RECORDS FOR THIS EXERCISE
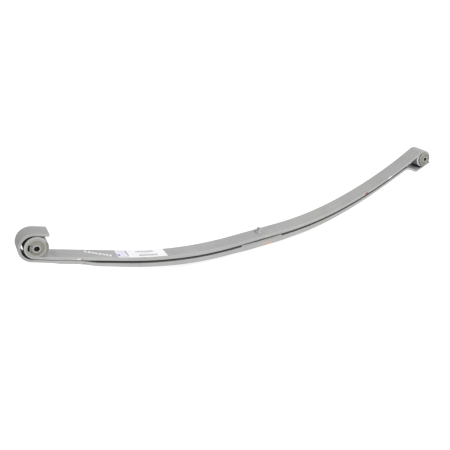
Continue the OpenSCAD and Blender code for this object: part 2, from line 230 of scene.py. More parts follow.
---
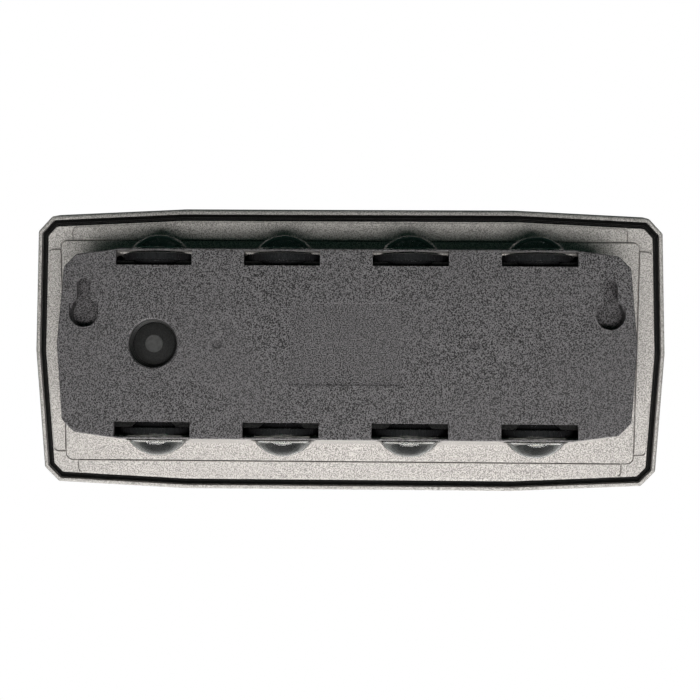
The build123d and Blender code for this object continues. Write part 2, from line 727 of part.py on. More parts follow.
* * *
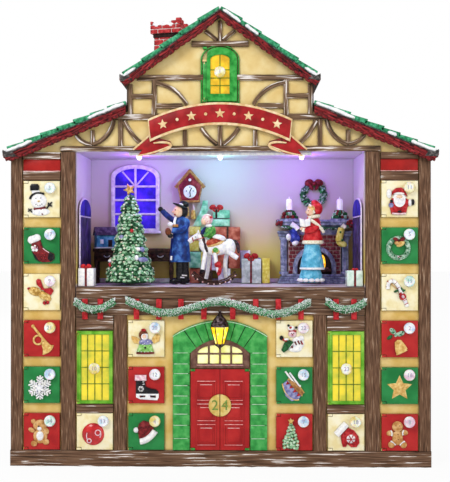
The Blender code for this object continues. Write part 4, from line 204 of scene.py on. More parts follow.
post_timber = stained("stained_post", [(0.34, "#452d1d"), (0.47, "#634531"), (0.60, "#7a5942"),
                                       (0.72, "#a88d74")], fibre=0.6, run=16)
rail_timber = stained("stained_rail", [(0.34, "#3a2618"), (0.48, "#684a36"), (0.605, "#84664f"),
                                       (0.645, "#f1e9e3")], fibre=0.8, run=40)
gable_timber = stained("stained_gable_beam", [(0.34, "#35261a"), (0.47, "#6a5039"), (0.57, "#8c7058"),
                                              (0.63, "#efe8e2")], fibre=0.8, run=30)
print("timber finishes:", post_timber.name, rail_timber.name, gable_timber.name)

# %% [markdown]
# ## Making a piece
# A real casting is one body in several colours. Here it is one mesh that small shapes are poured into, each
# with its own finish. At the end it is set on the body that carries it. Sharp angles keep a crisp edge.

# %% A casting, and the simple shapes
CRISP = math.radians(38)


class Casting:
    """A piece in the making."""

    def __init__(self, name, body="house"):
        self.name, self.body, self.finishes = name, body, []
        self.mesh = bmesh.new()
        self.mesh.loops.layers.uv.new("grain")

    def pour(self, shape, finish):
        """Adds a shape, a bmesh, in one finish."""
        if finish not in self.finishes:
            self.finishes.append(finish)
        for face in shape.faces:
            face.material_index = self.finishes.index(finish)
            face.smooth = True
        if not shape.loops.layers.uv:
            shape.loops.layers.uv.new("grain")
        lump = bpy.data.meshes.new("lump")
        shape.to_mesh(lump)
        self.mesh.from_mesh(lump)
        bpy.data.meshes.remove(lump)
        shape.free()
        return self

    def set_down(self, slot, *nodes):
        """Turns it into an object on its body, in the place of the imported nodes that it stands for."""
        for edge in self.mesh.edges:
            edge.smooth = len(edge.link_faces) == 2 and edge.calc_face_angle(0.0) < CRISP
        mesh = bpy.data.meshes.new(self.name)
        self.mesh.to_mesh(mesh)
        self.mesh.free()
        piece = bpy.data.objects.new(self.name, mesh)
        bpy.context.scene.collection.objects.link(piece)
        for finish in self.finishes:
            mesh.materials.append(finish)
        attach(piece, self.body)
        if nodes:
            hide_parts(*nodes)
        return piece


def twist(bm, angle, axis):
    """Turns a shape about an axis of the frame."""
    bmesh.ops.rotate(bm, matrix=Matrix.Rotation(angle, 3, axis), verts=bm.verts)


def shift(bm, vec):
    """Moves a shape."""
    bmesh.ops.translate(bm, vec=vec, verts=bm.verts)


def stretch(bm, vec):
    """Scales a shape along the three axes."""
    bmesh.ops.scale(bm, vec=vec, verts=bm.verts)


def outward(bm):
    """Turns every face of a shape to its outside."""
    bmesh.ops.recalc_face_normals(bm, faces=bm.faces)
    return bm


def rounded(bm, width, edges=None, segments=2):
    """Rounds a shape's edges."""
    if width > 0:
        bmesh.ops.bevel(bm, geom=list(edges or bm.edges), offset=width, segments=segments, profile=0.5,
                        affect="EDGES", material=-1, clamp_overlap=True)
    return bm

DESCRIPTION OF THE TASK
Which lines above contain "scene"? Show each of them.

CORRECT ANSWER
Continue the OpenSCAD and Blender code for this object: part 2, from line 230 of scene.py. More parts follow.
The Blender code for this object continues. Write part 4, from line 204 of scene.py on. More parts follow.
        bpy.context.scene.collection.objects.link(piece)